Membrane photoreactor treatment of 1,4-dioxane-containing textile wastewater effluent: Performance, modeling, and fouling control

Abstract

A membrane photoreactor (MPR) system was investigated for the purification of textile wastewater effluent containing 1,4-dioxane for potential reuse. The effects of TiO2 dosage, alkalinity, particulate matter, and sunlight radiation on the removal of 1,4-dioxane from the effluent were evaluated. The photocatalytic 1,4-dioxane degradation followed pseudo–first order reaction kinetics.

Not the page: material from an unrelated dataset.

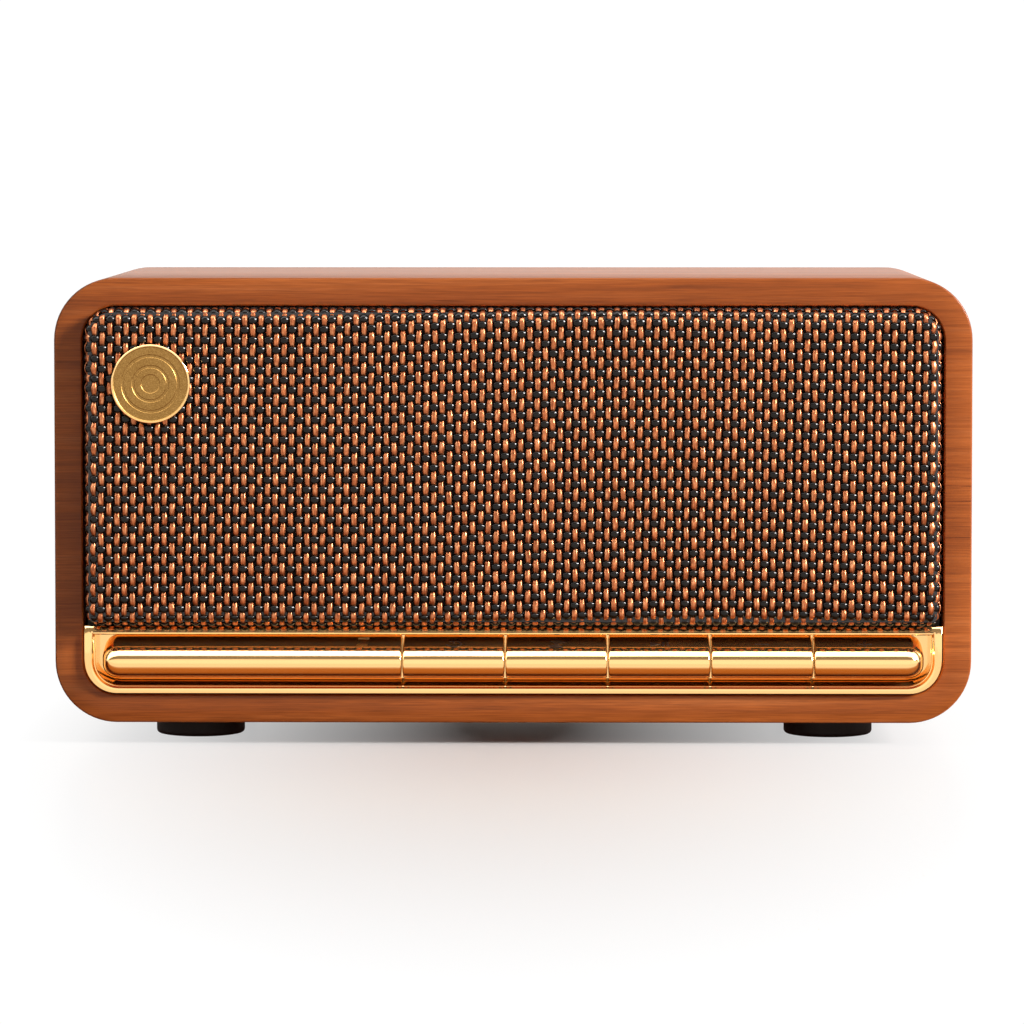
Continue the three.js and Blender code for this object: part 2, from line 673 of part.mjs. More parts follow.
// ---------------------------------------------------------------- assembly

makeSleeve();
makeFeet();
makeRearPanel();
makeRearScrews();
makeRadiator();
makeGrille();
makeBadge();
makeBaffle();
makeBezel();
makeKeys();
makeFixedBar();
makePivotRod();
makeSwitches();
makeDriver('left', -driverX);
makeDriver('right', driverX);
makeBattery();
makeMainBoard();
makeWiring();

export default model;
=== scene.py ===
"""Tabletop radio: wooden sleeve, woven grille, gilt key strip, badge and rear panel.

Run as a script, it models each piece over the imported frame, gives every piece its finish,
and sets the stage. Metres throughout, +Z up, and the front faces -Y.
"""
import json
import math
import random

import bmesh
import bpy
from bpy.props import FloatProperty, FloatVectorProperty, IntProperty, PointerProperty
from mathutils import Matrix, Vector


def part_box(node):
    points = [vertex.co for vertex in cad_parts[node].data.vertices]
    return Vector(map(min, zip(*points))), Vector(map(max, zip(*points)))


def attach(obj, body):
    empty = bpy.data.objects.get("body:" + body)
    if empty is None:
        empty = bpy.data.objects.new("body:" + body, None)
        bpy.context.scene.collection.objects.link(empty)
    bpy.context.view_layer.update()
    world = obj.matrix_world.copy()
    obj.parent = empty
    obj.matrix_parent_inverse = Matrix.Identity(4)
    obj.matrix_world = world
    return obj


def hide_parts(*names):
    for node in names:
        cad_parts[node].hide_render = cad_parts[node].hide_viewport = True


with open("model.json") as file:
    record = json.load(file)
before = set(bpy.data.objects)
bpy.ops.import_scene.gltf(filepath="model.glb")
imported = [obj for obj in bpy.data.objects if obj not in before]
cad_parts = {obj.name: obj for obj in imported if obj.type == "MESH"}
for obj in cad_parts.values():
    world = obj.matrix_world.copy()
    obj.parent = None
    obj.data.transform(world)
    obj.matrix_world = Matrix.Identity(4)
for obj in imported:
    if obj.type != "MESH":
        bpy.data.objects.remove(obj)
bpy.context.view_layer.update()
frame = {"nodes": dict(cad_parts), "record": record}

bl_info = {
    "name": "Tabletop radio",
    "version": (1, 0, 0),
    "blender": (4, 5, 0),
    "location": "View3D > Sidebar > Radio",
    "description": "Models a wooden tabletop radio piece by piece",
    "category": "Object",
}

MM = 0.001
NODES = frame["nodes"]
KEYS = ("power_key", "source_key", "play_key", "volume_down_key", "volume_up_key")
# Every finish by its slot's name; main() fills it.
FINISHES = {}


# ------------------------------------------------------------------ colour and node helpers


def linear(value):
    """A six-figure sRGB hex colour as a linear RGBA tuple."""
    channels = [int(value[i:i + 2], 16) / 255 for i in (0, 2, 4)]
    return tuple(
        c / 12.92 if c <= 0.04045 else ((c + 0.055) / 1.055) ** 2.4 for c in channels
    ) + (1.0,)


def node(tree, kind, settings=None, values=None, links=None):
    """Adds a node, sets its properties and socket values, and links what feeds it."""
    made = tree.nodes.new("ShaderNode" + kind)
    for key, value in (settings or {}).items():
        setattr(made, key, value)
    for key, value in (values or {}).items():
        made.inputs[key].default_value = value
    for key, source in (links or {}).items():
        tree.links.new(source, made.inputs[key])
    return made


def surface(name, **values):
    """A new material, its node tree and its Principled shader, with the sockets given."""
    material = bpy.data.materials.new(name)
    material.use_nodes = True
    tree = material.node_tree
    tree.nodes.clear()
    sockets = {key.replace("_", " ").title(): value for key, value in values.items()}
    sockets = {key.replace("Ior", "IOR"): value for key, value in sockets.items()}
    shader = node(tree, "BsdfPrincipled", values=sockets)
    node(tree, "OutputMaterial", links={"Surface": shader.outputs["BSDF"]})
    return material, tree, shader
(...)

A considerably large dose of TiO2 catalyst (5 g/L) was required for maximal 1,4-dioxane degradation by MPR. The high alkalinity (∼550 mg/L) of the textile wastewater effluent negatively affected the 1,4-dioxane degradation rate, whereas 1,4-dioxane degradation was not impacted by the presence of particulate matter. Solar photocatalysis of 1,4-dioxane was as effective as that achieved with UV lamps in the MPR, which could lead to energy savings. Continuous flow MPR was effective for continuous degradation of 1,4-dioxane; the unsteady- and steady-state performances were well-predicted at various hydraulic residence times (HRTs). The quality of the MPR product obtained at an HRT of 8.57 h satisfied the drinking water guidelines. The transmembrane pressure (TMP) buildup, which is indicative of fouling, was dependent on the TiO2 dose and permeate flux. The TMP buildup was marginal at low flux, but increased dramatically beyond a flux level of >60 L/m2-h. However, the fouling layer could be sufficiently removed by periodic backwashing, even at an extremely high flux of 100 L/m2-h. The membrane permeability was sustained without any sign of irreversible fouling during MPR treatment of textile wastewater effluents.